Shortly after George Floyd’s death, a student of UCLA’s Management 127 class e-mailed their professor, Gordon Klein, requesting special consideration be given to black students in the class. The special consideration includes “no-harm” grading on the final exam. The e-mail also asked for shorter exams and extended deadlines for black students who attended the George Floyd protests.
Klein replied, pushing back at the idea with critical questions about how to proceed with the changes to his course. In his e-mail, he asked for names of the students that are black since the classes have only been held online. He also asked if any of the black students are from Minnesota, and posited that a white student from Minnesota would be more devastated than a black student not from there. He notes that his TA is from there. You can read the full e-mail in its entirety below.
Thanks for your suggestion in your email below that I give black students special treatment, given the tragedy in Minnesota. Do you know the names of the classmates that are black? How can I identify them since we’ve been having online classes only? Are there any students that may be of mixed parentage, such as half black-half Asian? What do you suggest I do with respect to them? A full concession or just half? Also, do you have any idea if any students are from Minneapolis? I assume that they probably are especially devastated as well. I am thinking that a white student from there might be possibly even more devastated by this, especially because some might think that they’re racist even if they are not. My TA is from Minneapolis, so if you don’t know, I can probably ask her. Can you guide me on how you think I should achieve a “no-harm” outcome since our sole course grade is from a final exam only? One last thing strikes me: Remember that MLK famously said that people should not be evaluated based on the “color of their skin.” Do you think that your request would run afoul of MLK’s admonition? Thanks, G. Klein
As a result, an online petition to fire him was started and has been signed by more than 21,000 people. The petition stated that Klein’s email was “woefully racist.” The professor also received threats and thus LA police stepped up their presence near his house. He was then placed on leave by the school until June 24, 2020.
Countering the online petition to fire Klein, an on-campus advocacy group (UCLA Academic Senate Committee on Academic Freedom) released a statement, calling for UCLA to reinstate Klein and for him to be issued an apology.
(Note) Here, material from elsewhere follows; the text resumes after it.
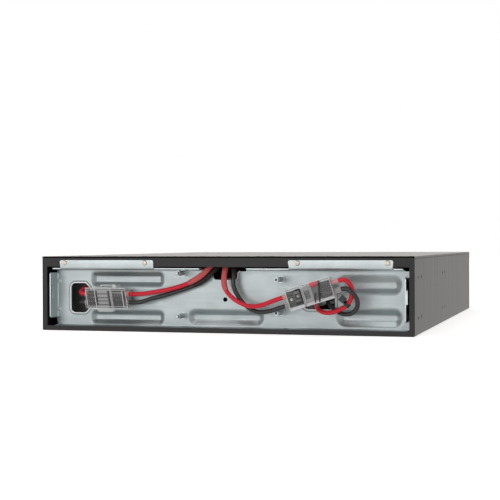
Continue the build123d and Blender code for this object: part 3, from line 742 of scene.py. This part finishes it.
def head_height(x, z):
    """Height of a pan head over its seat, with a cross recess, in millimetres."""
    reach = hypot(x, z)
    dome = 1.95 - 0.42 * (reach / HEAD_R) ** 2 - 1.2 * ramp_profile((reach - 2.35) / 0.65)
    arm = min(max(abs(x) - 1.75, abs(z) - 0.42), max(abs(z) - 1.75, abs(x) - 0.42))
    return dome - 1.0 * ramp_profile(-arm / 0.35 + 0.4)


def make_screw_heads():
    """The four cross-recess heads on the ears, each turned to its own angle."""
    verts, faces = [], []
    for index, screw_x in enumerate(LIP_SCREW_X):
        turn = 0.5 + 1.1 * index
        start = len(verts)
        verts.append(at(screw_x, -SHEET - head_height(0, 0), LIP_SCREW_Z))
        for ring in range(1, HEAD_RINGS + 1):
            reach = HEAD_R * ring / HEAD_RINGS
            for step in range(HEAD_SIDES):
                angle = 2 * pi * step / HEAD_SIDES
                x, z = reach * cos(angle), reach * sin(angle)
                lift = head_height(x, z)
                tx, tz = x * cos(turn) - z * sin(turn), x * sin(turn) + z * cos(turn)
                verts.append(at(screw_x + tx, -SHEET - lift, LIP_SCREW_Z + tz))
        for step in range(HEAD_SIDES):
            angle = 2 * pi * step / HEAD_SIDES + turn
            verts.append(at(screw_x + HEAD_R * cos(angle), -SHEET, LIP_SCREW_Z + HEAD_R * sin(angle)))
        for step in range(HEAD_SIDES):
            after = (step + 1) % HEAD_SIDES
            faces.append((start, start + 1 + step, start + 1 + after))
            for ring in range(HEAD_RINGS):
                a = start + 1 + ring * HEAD_SIDES
                b = a + HEAD_SIDES
                faces.append((a + step, b + step, b + after, a + after))
        base = start + 1 + HEAD_RINGS * HEAD_SIDES
        faces.append(tuple(base + step for step in reversed(range(HEAD_SIDES))))
    mesh = closed_mesh("lip_screw_heads", verts, faces)
    heads = new_object("lip_screw_heads", mesh, "screw_steel", smooth=40)
    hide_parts("retainer_screws")


make_screw_heads()


# ---- cords ----
def side_quads(rings, sides):
    """Faces between the rings of a tube."""
    quads = []
    for ring in range(rings - 1):
        for step in range(sides):
            a, b = ring * sides + step, ring * sides + (step + 1) % sides
            quads.append((a, b, b + sides, a + sides))
    return quads


LEAD_D = 5.0
TUBE_SIDES = 20
LEAD_ROUTES = {
    "left_harness_red_lead": (
        (-9.5, 59.9, 76.5), (-9.5, 46, 76.5), (-10.9, 31, 78.2), (-13.2, 18, 78.0), (-15.2, 9, 74.2),
        (-20.6, 6.2, 67.0), (-30, 6, 60.4), (-43, 6, 54.2), (-60, 6, 49.2), (-77, 6.4, 46.0),
        (-92, 7, 43.6), (-100, 7, 42.9), (-106.8, 7, 42.9)),
    "left_harness_black_lead": (
        (-2.9, 59.9, 76.5), (-2.9, 47, 76.5), (-4.4, 33, 77.6), (-7.4, 21, 75.6), (-12.4, 14.6, 69.6),
        (-20.4, 12.8, 61.6), (-30, 12.2, 55.2), (-44, 11.8, 49.6), (-59, 10.6, 45.0), (-74, 9.2, 40.4),
        (-86.5, 8.0, 37.6), (-94.5, 7.1, 34.7), (-100.8, 7, 33.1), (-106.8, 7, 33.1)),
    "right_harness_red_lead": (
        (3.7, 59.9, 76.5), (3.7, 46, 76.5), (4.1, 31, 78.2), (3.9, 17, 77.6), (3.7, 8.4, 72.4),
        (3.4, 5.2, 63.6), (3.7, 3.8, 54.6), (7.6, 2.4, 46.0), (15.4, 0.2, 39.2), (26, -2.4, 33.6),
        (38, -5.4, 30.6), (49.6, -8.8, 32.0), (59.4, -11.8, 35.4), (68.91, -13, 39.11),
        (76.56, -13, 41.46)),
    "right_harness_black_lead": (
        (10.3, 59.9, 76.5), (10.3, 47, 76.5), (10.6, 34, 78.2), (11.2, 21.5, 77.4), (12.8, 12.4, 71.6),
        (13.2, 9.0, 62.8), (13.2, 8.2, 54.6), (16.2, 7.8, 46.0), (21.6, 6.8, 38.2), (29.0, 4.6, 31.0),
        (38.6, 0.6, 26.0), (49.2, -4.4, 24.5), (60.2, -9.8, 26.0), (71.79, -13, 29.75),
        (79.44, -13, 32.10)),
    "right_battery_red_lead": (
        (138.95, -13, 60.65), (143.75, -13, 62.13), (149.2, -12.0, 59.4), (152.9, -10.2, 52.8),
        (152.8, -8.6, 44.8), (149.8, -7.0, 37.2), (143.8, -5.0, 31.4), (134.6, -2.4, 27.0),
        (124.4, 0.6, 24.2), (114.6, 4.4, 25.8), (108.6, 10.2, 30.6), (106.3, 18.0, 34.6),
        (105.2, 28.0, 37.0), (105.0, 42.0, 37.8), (105.0, 55.9, 37.8)),
    "right_battery_black_lead": (
        (141.83, -13, 51.29), (146.6, -13.4, 52.7), (152.4, -15.4, 49.6), (157.8, -13.2, 43.4),
        (159.4, -9.6, 35.8), (156.6, -5.8, 28.6), (149.8, -1.6, 23.8), (141.4, 2.4, 23.0),
        (133.2, 6.8, 25.8), (125.6, 11.8, 30.2), (119.6, 18.2, 34.2), (117.4, 28.0, 37.0),
        (117.0, 42.0, 37.8), (117.0, 55.9, 37.8)),
    "left_battery_red_lead": (
        (-167.3, 7, 42.9), (-172.0, 7, 42.9), (-175.0, 11.2, 45.0), (-175.0, 18.0, 47.8),
        (-173.4, 26.0, 49.8), (-172.0, 36.0, 50.2), (-171.4, 46.0, 49.6), (-171.4, 55.9, 49.6)),
    "left_battery_black_lead": (
        (-167.3, 7, 33.1), (-172.0, 7, 33.1), (-175.0, 11.6, 32.5), (-175.6, 18.4, 32.3),
        (-174.6, 26.6, 32.8), (-173.4, 36.0, 32.9), (-172.8, 46.0, 32.8), (-172.8, 55.9, 32.8)),
}
SLEEVE_SHARES = {
    "left_harness_red_lead": 0.545, "left_harness_black_lead": 0.51,
    "right_harness_red_lead": 0.50, "right_harness_black_lead": 0.36,
}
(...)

“As a public institution, UCLA is bound by both the First Amendment and the laudable promises of academic freedom it makes to its faculty members,” Katlyn Patton of The Foundation for Individual Rights in Education wrote in a letter to UCLA officials Wednesday. “Those obligations and promises are of even more importance during a crisis. Given that Klein followed institutional policy when he refused to alter his final exam procedures, this investigation is almost certainly based on the tone or viewpoint of his email, which was — however brusque — protected expression on a matter of profound public interest. Klein must be immediately reinstated, and UCLA’s leaders must make clear that their commitment to academic freedom is stronger than an online mob.”